Cultural Committee

The Cahuilla Band of Indians recognizes that Cahuilla culture defines tribal identity. The Cahuilla Cultural Committee seeks to teach, preserve and protect Cahuilla culture. The Committee recognizes that it has the solemn responsibility to work with elders and culture bearers to teach younger generations about Cahuilla culture.

Please Contact Us
for More Information

Phone | 951-763-5549
Address | 52701 CA Hwy 371 Anza, CA 92539
Email | [email protected]

Committee

The committee promotes and sponsors presentations of Cahuilla culture, history, traditional knowledge and lifeway. The committee has sponsored presentations of Cahuilla Bird Songs, stories, language, basket making and Native foods.

Cahuilla Basketry

Cahuilla women skillfully create beautiful baskets.
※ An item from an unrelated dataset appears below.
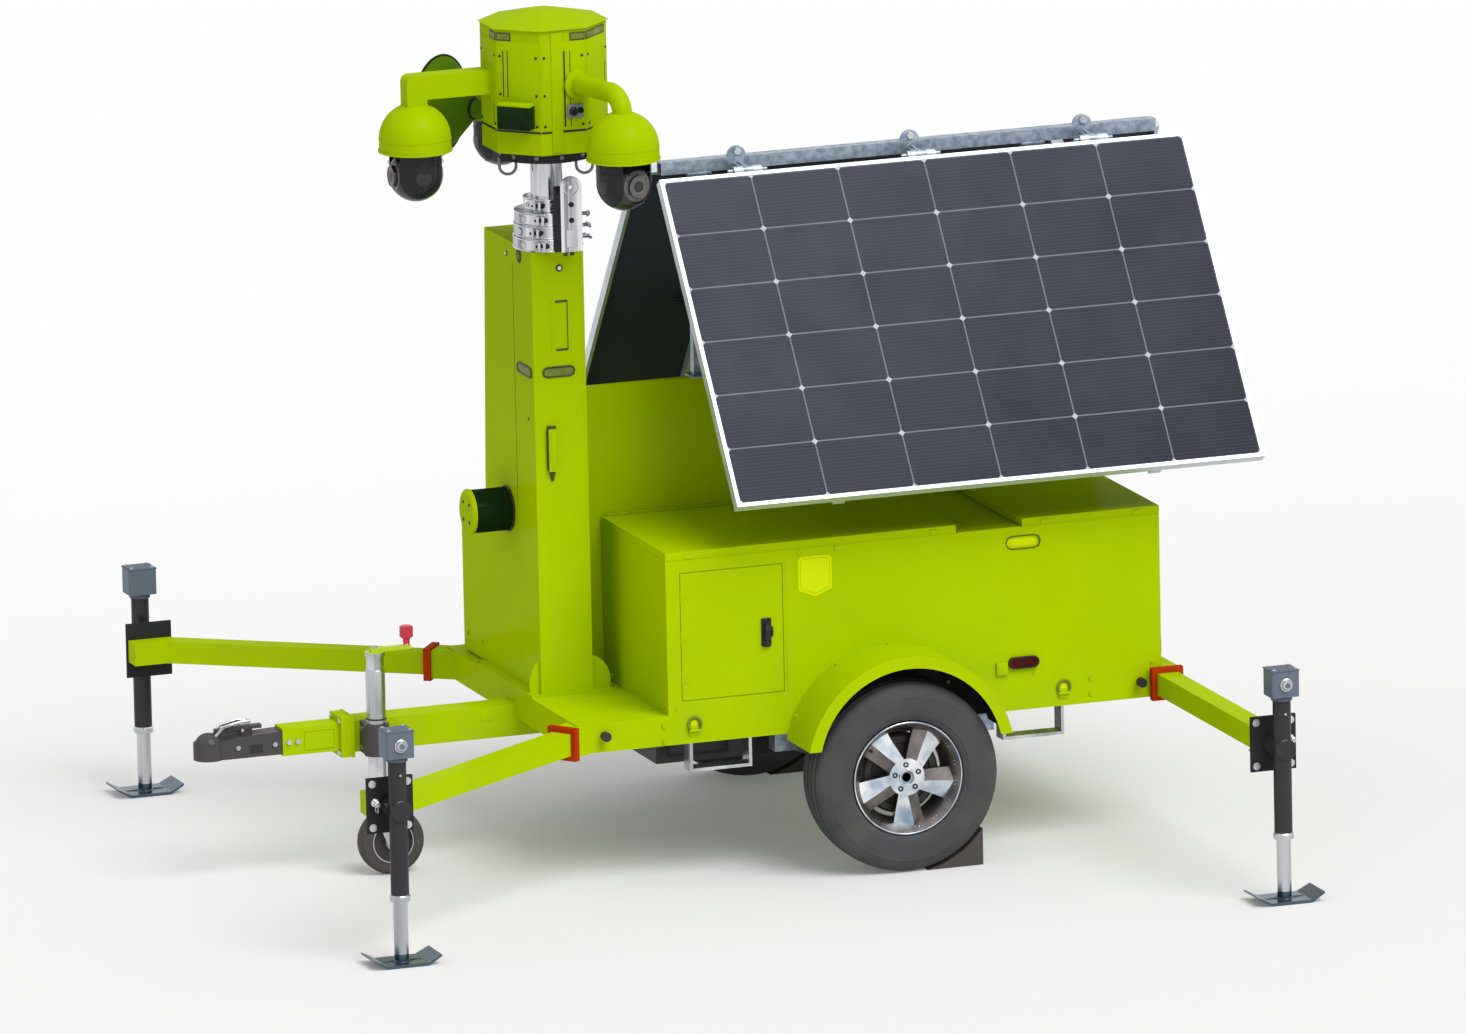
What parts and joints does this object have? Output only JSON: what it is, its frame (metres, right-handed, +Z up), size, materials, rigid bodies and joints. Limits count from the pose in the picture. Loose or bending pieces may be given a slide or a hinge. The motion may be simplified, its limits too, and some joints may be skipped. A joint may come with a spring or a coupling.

More than this, these women imbue a part of their spirit into these baskets. Women elegantly illustrate their culture and lifeways in these baskets. Cahuilla woman were and are today skilled basket makers. They weave exquisite baskets from materials native to the mountains and deserts in which they live. These materials are gathered and include suul/deer grass, seily/juncus and selet/sumac. Some designs contain patterns or objects that have special meaning to the maker or tribal community. For example, the swastika can be a symbol for good luck and symbolize the circle of life, birth, growth, and death.  Also, the eagle, double arrow point, and figure 8 are prominent symbols and can signify good luck. Some designs have more apparent meanings such as snakes, people, plants, animals, mountains, stars, and lightning.  Other designs include aesthetically pleasing patterns. Today these baskets are prized expressions of culture cared for by Cahuilla families and in exhibits in many museums.

Hot Springs

The hot springs at the village of Paui has been used by the Mountain Cahuilla people since the beginning times. Paui means living water in the Cahuilla language.  For the Cahuilla the spring is a living entity, a source of life, healing, and power. The hot spring is a center for community life. The waters of the hot springs are used for healing as well as bathing. When the people wanted to do anything to a spring, clean a spring, they gave a food offering and prayed to the spirits of the spring. Springs were sources of great power and powerful spirit beings called Nukatem were found in the spring. Cahuilla medicine men could access this power by praying to the spring and going down into the spring. In the 1930’s the Indian Irrigation Service constructed a reservoir at the spring. To this day Cahuilla families continue to use the spring. The sacred nature of the springs requires that all who visit act with due care and respect.